Pourtant, le rapport ne fait pas qu’encourager de multiples autres façons de saper toute forme de solidarité propalestinienne. Il prône également des punitions plus sévères à l’encontre de l’activisme en faveur de la Palestine, visant ainsi des sanctions « les plus universelles possibles ». Le groupe de travail cherche à développer un modèle de norme nationale qui pourrait être utilisée par les commissaires à l’antisémitisme au niveau fédéral et au niveau des Lander afin de contrôler et de suivre à la trace les actions antisémites dans toute l’étendue du pays.

L’IMK suggère également de « créer une nouvelle base juridique » afin d’être en mesure de criminaliser les activités contre Israël ou

« de poursuivre pénalement le droit à l’existence des organisations propalestiniennes »,

y compris des réglementations juridiques contre les clubs et activités en faveur de la Palestine et ce, sous le prétexte d’« interdire les rassemblements antisémites ».

L’Allemagne est déjà engagée dans l’interdiction des rassemblements propalestiniens. Un peu plus tôt cette année, la police de Berlin a arrêté et emprisonné 170 personnes lors des manifestations de la Journée de la Nakba. Certaines de ces personnes n’avaient rien fait de plus que de brandir un drapeau palestinien ou de porter un keffieh. Toujours au nom de la lutte contre l’antisémitisme, la police de Berlin a également interdit une veillée autour de l’assassinat de Shireen Abu Akleh.

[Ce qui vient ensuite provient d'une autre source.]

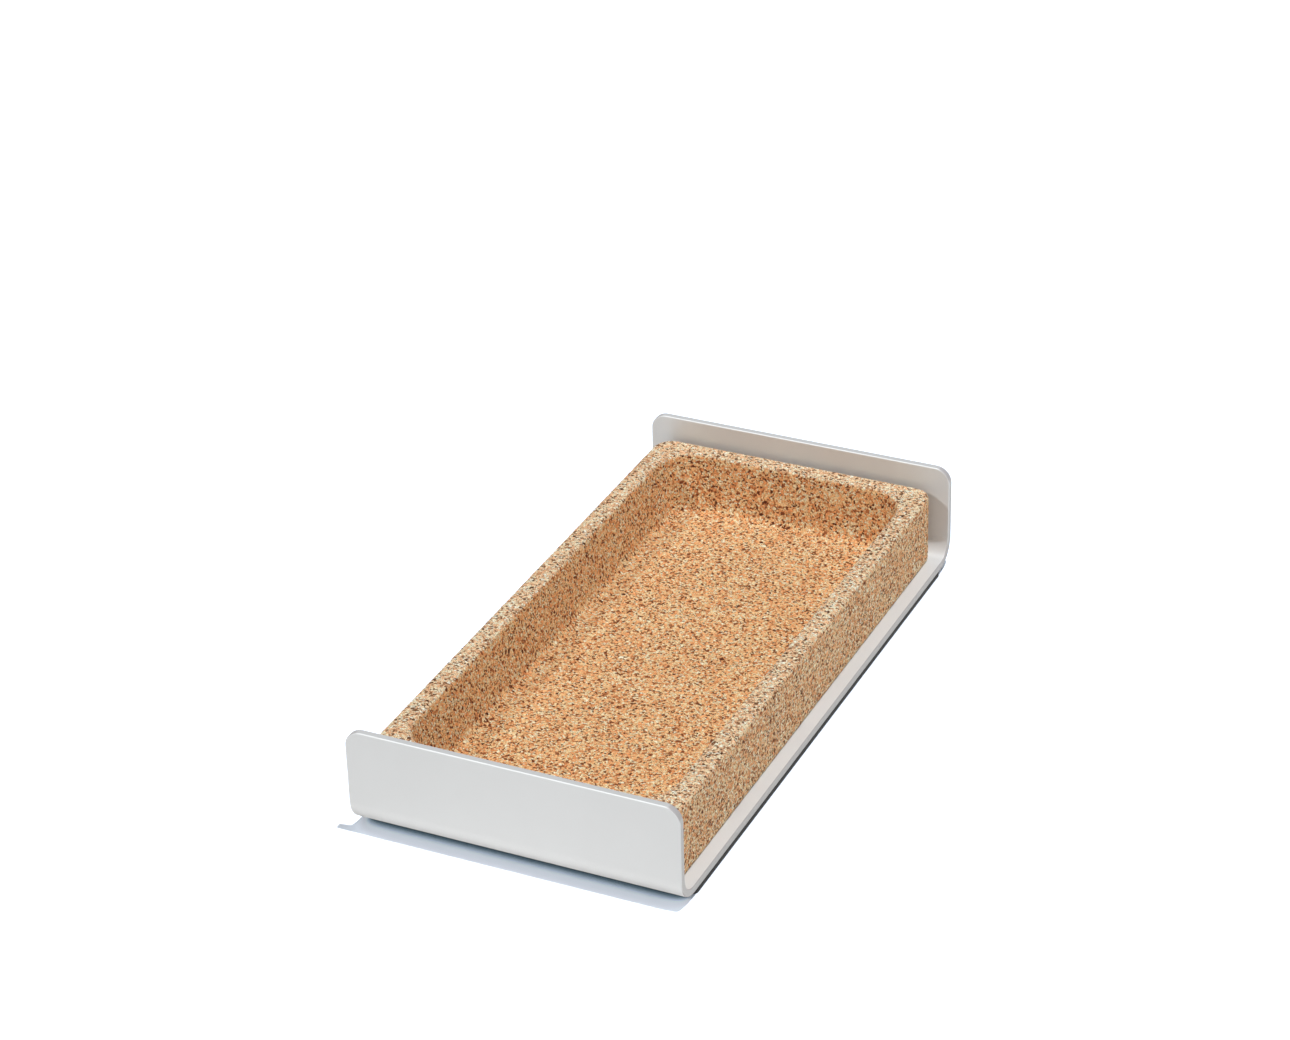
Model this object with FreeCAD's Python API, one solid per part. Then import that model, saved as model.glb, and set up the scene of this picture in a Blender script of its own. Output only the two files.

« Ceci délimite une autre tentative encore – tout en recourant aux mêmes arguments éculés et sans fondement – en vue de dissuader la libre expression de la défense des droits palestiniens et les demandes légitimes de responsabilisation par le biais d’une guidance politique non contraignante »,

a expliqué à +972 Alice Garcia, la responsable de la défense et de la communication du Centre européen d’assistance juridique.

« Naturellement, de telles mesures seraient difficiles à faire passer via des propositions de lois, étant donné leur manque de substance et leur incapacité de respecter les droits fondamentaux à la liberté d’expression et à la liberté de rassemblement »,

a ajouté Alice Garcia.

« Par conséquent, ce document constitue l’un des moyens via lesquels les promoteurs d’un discours antipalestinien tentent d’imposer une nouvelle catégorie d’actes qu’ils aimeraient de fait voir devenir illégaux. Par conséquent, il doit être condamné et contesté avec fermeté. »

 

Une poussée en sens contraire

Certaines organisations, naturellement, ont condamné et contesté le sentiment antipalestinien de plus en plus présent en Allemagne. Ahmed Abed, un avocat palestino-allemand, a été récemment impliqué dans une affaire qui exemplifie cet effort. Le Comité Palestine de Stuttgart, une organisation qui soutient BDS, a vu son compte bancaire supprimé par la Landesbank Baden-Württemberg (LBBW) en raison de sa politique antisioniste. Abed est parvenu à aider l’organisation à faire annuler la suppression de son compte – le 26 avril, le Tribunal régional de Stuttgart a décidé que les actions de la LBBW étaient injustifiées.

« [Le tribunal] a déclaré que le mouvement BDS ne posait pas une menace pour l’existence des juifs en Allemagne »,

a déclaré Ahmed Abed à +972. N’empêche que la chose semble n’avoir eu guère d’impact sur les auteurs du rapport de l’IMK.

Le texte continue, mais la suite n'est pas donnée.